◆ **YOUR TASK**:
Return each line that holds the word "joints".

* * * *

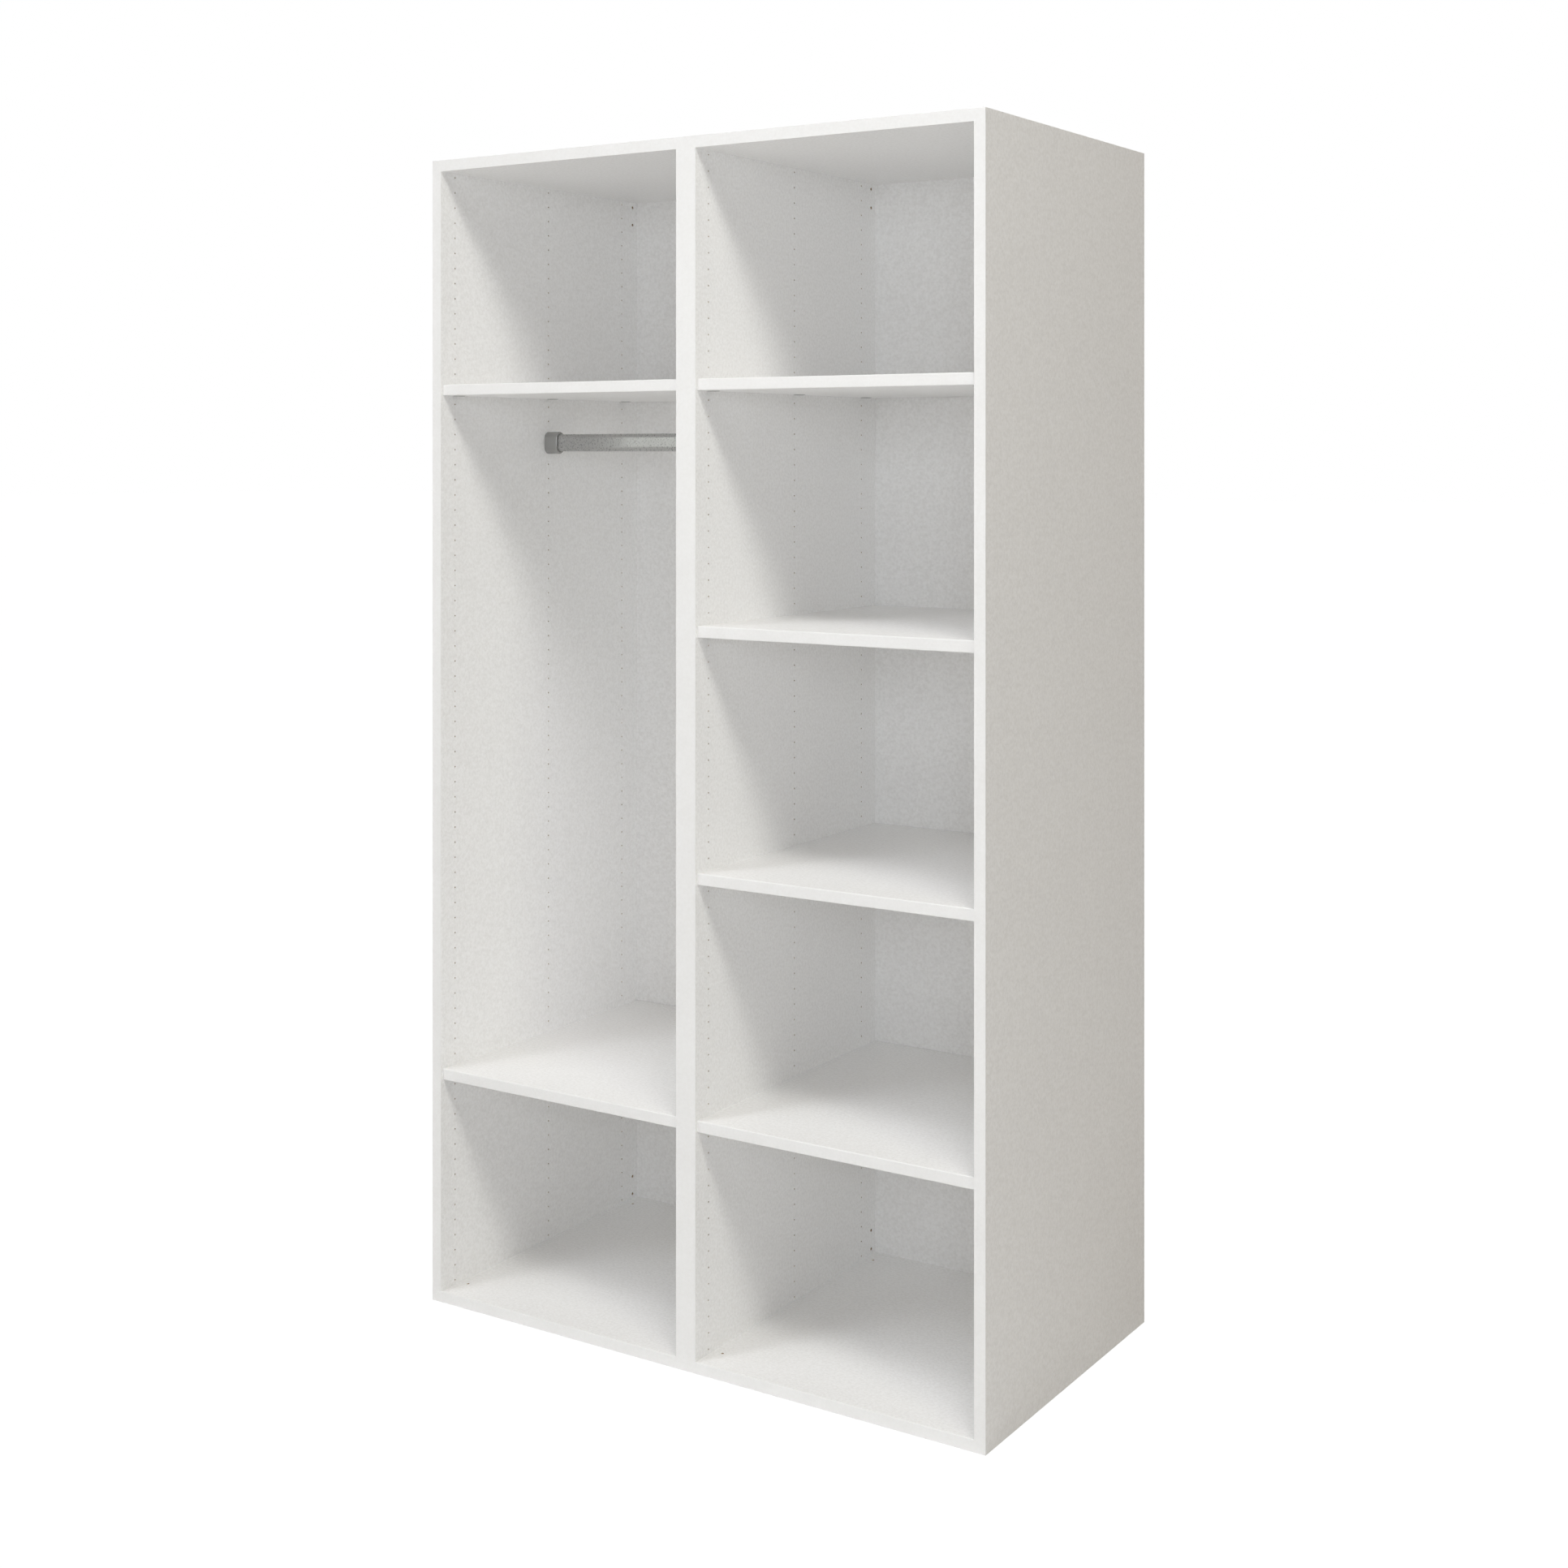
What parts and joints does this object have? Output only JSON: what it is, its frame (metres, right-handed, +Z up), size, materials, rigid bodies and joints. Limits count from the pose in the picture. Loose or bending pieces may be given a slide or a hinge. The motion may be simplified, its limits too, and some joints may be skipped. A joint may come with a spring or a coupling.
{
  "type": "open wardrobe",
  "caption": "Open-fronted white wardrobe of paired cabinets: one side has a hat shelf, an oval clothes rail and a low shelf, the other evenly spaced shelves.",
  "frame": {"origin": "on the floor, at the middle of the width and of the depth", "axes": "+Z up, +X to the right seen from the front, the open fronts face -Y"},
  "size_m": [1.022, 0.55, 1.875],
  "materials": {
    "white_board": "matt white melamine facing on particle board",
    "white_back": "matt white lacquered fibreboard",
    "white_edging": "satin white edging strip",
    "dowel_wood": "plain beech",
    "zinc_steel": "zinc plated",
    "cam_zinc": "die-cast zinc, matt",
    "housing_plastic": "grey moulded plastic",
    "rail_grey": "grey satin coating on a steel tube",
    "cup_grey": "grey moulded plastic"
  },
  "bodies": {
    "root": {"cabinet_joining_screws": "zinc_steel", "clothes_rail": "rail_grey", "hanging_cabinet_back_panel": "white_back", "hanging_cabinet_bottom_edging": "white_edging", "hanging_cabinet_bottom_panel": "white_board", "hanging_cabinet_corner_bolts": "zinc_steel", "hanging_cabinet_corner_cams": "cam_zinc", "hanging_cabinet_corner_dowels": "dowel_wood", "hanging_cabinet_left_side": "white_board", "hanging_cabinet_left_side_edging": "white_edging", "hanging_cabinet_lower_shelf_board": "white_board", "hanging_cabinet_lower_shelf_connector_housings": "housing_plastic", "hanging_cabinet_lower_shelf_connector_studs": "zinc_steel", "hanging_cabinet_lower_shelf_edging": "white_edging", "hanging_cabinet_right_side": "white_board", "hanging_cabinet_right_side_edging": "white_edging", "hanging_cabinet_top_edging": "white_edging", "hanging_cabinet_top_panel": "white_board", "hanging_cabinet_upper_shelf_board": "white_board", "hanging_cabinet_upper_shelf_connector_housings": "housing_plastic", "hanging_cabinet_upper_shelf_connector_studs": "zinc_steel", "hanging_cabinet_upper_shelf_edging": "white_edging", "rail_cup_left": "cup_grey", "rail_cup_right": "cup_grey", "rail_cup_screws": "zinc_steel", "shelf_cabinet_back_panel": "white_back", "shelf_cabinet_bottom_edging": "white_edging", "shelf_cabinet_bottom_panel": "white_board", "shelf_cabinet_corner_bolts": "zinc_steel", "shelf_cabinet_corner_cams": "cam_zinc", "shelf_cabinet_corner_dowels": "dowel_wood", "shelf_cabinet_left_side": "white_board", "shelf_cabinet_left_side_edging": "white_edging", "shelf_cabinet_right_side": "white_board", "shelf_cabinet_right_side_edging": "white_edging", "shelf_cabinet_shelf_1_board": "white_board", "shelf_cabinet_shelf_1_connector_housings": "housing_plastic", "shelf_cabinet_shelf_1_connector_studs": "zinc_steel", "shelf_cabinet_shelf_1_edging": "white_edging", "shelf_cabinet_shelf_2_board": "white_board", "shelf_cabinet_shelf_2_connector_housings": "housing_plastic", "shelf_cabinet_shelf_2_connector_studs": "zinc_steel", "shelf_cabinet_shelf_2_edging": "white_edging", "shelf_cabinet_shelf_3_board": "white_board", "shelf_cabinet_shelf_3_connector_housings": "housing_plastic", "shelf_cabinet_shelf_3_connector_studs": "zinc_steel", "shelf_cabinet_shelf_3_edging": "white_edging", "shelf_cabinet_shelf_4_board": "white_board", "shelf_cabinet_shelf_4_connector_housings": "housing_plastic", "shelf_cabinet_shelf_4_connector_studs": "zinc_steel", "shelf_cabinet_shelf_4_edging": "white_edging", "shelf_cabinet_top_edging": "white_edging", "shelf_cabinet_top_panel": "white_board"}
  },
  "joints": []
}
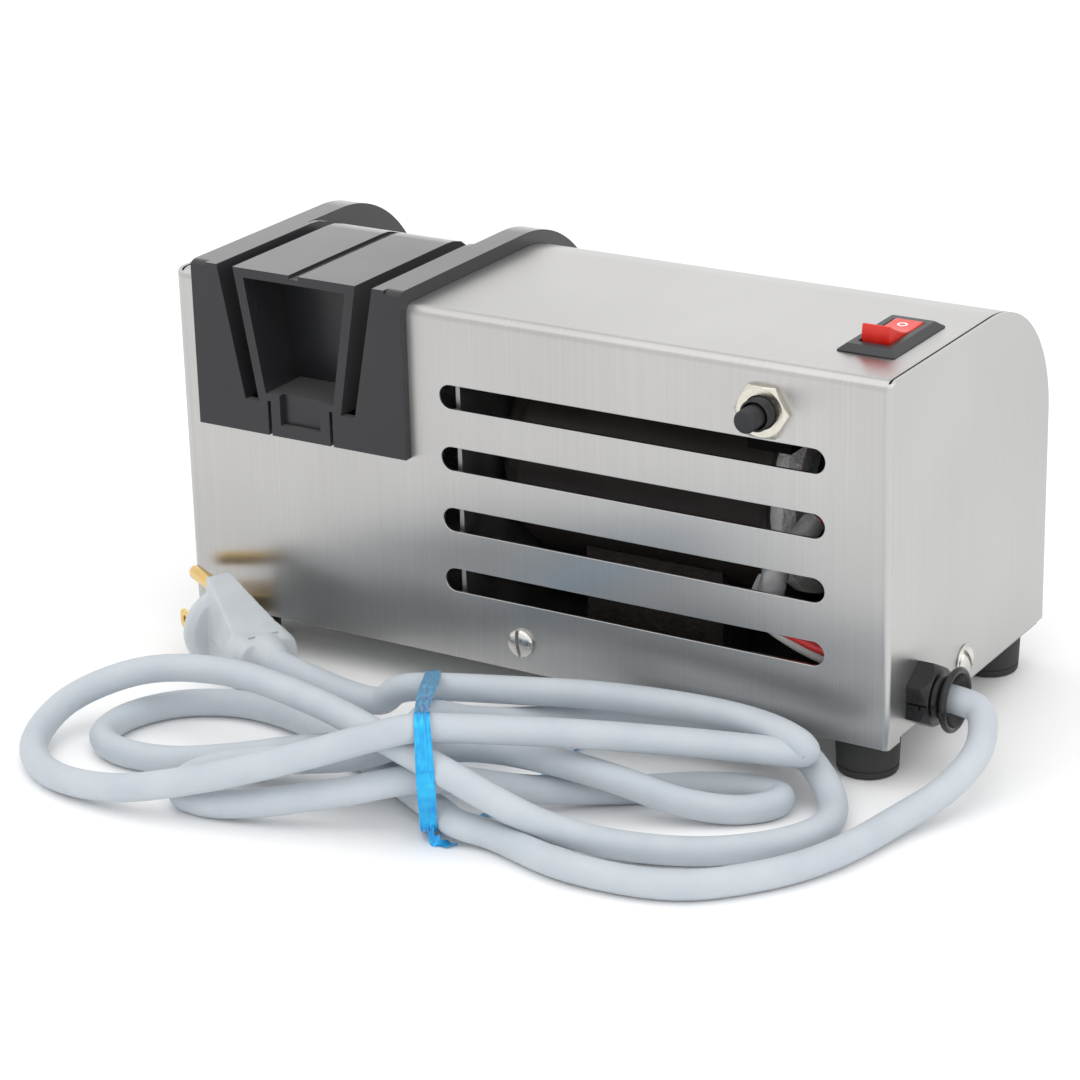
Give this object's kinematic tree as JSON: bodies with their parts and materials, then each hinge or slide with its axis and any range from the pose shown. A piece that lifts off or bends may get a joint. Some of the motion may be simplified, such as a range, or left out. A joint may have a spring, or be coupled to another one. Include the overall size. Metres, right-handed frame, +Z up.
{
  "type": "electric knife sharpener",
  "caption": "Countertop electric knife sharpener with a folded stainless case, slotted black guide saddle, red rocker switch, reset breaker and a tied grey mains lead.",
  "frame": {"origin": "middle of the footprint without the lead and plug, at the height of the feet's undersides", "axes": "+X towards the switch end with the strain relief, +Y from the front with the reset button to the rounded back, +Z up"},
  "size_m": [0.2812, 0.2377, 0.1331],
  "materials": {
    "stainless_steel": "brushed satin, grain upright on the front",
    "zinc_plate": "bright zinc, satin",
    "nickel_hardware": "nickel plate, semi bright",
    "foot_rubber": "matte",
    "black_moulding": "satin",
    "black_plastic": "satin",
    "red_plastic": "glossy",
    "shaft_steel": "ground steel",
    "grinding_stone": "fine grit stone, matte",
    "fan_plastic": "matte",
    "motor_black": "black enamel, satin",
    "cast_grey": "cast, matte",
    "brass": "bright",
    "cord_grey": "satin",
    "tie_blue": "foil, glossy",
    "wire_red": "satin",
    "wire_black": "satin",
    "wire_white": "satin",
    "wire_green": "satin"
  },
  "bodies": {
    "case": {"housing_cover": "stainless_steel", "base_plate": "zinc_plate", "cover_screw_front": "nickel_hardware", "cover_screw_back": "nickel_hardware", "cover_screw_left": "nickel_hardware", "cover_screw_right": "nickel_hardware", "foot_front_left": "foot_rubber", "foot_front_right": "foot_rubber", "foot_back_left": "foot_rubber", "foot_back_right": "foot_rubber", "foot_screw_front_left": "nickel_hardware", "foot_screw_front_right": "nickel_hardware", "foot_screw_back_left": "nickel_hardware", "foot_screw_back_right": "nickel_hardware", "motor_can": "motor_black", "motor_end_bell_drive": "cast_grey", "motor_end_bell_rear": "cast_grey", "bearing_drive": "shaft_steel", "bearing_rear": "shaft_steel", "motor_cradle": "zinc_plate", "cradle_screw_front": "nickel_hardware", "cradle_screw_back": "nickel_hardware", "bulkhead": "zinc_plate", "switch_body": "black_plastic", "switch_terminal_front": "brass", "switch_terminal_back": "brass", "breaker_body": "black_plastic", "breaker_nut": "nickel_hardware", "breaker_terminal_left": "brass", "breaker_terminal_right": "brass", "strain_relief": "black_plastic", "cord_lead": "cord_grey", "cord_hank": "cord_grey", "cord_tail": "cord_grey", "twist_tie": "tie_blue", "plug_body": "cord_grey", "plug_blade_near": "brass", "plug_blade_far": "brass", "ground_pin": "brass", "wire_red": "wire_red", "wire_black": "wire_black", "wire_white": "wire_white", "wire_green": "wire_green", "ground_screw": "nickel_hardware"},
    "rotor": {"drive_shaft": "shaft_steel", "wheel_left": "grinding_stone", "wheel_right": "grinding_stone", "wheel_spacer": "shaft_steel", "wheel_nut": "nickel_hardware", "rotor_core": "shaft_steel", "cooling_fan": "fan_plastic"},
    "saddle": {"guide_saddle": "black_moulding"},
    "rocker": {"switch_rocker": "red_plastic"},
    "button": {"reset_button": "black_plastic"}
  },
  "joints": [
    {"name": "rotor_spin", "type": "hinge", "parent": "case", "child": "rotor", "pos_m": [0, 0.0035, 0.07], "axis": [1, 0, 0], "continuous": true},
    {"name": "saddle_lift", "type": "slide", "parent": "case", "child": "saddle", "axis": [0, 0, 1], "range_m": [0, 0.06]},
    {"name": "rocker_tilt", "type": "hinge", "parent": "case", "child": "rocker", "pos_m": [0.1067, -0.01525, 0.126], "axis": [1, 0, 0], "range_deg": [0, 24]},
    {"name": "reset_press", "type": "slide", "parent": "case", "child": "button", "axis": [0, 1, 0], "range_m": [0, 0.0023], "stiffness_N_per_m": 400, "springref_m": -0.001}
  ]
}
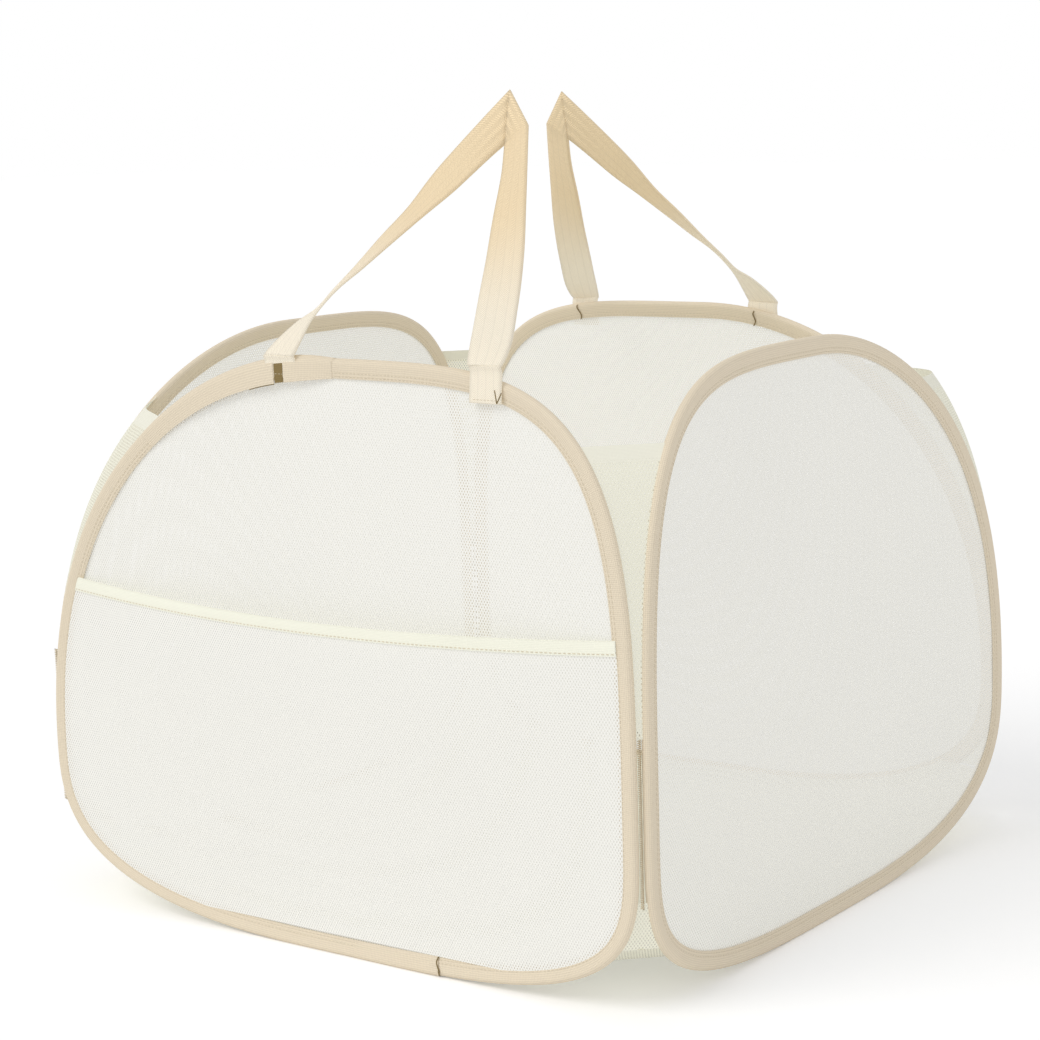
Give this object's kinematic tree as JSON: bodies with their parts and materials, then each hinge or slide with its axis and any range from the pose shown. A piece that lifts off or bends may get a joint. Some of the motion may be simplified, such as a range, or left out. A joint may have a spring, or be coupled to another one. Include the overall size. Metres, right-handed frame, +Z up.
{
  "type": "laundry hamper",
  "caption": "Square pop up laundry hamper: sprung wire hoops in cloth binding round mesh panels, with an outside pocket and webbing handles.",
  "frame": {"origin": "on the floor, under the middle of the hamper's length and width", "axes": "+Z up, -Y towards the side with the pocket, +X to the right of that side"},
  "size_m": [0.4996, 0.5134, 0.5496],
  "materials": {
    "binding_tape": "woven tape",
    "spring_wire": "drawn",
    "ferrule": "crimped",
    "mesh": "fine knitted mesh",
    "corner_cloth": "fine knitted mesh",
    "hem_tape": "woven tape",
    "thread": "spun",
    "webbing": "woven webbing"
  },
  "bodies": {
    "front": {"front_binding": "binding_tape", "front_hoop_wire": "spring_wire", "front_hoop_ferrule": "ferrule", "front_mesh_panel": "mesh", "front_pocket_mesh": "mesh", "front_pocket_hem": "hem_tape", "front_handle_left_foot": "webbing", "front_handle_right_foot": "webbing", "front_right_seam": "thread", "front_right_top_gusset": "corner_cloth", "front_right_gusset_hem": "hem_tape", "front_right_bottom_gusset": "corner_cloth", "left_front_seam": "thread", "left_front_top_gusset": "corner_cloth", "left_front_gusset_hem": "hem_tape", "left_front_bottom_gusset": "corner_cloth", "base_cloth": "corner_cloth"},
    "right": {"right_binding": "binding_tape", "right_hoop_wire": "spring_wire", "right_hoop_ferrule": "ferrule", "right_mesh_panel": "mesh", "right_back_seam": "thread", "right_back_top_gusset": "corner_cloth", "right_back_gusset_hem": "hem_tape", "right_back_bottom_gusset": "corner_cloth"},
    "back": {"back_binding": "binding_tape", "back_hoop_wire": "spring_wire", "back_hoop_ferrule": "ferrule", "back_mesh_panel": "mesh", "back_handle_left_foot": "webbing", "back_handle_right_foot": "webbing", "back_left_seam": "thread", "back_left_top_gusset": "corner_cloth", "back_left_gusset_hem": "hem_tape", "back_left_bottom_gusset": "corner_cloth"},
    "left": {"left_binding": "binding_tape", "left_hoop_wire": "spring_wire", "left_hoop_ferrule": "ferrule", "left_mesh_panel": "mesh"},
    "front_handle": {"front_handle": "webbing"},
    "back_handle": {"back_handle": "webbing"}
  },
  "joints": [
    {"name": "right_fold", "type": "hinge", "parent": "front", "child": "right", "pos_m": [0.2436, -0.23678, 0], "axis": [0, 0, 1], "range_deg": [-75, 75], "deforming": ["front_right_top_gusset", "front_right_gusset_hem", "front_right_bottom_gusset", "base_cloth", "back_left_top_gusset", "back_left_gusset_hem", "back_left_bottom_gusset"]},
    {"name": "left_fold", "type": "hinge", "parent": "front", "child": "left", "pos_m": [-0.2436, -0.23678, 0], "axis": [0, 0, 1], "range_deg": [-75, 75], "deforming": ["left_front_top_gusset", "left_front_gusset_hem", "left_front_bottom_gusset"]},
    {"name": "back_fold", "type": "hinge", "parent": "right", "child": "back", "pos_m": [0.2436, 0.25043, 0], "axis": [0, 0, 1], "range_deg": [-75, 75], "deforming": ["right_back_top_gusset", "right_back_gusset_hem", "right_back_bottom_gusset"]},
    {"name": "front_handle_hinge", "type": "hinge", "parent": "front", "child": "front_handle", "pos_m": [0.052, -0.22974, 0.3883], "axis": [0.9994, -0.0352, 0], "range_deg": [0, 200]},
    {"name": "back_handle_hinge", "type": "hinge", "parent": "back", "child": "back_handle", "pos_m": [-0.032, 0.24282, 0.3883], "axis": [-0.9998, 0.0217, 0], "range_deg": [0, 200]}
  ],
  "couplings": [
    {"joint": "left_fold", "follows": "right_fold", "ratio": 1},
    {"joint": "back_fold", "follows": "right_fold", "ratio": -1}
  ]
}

* * * *

◆ **RESULT FOR THIS EXERCISE**:
What parts and joints does this object have? Output only JSON: what it is, its frame (metres, right-handed, +Z up), size, materials, rigid bodies and joints. Limits count from the pose in the picture. Loose or bending pieces may be given a slide or a hinge. The motion may be simplified, its limits too, and some joints may be skipped. A joint may come with a spring or a coupling.
  "joints": []
  "joints": [
  "joints": [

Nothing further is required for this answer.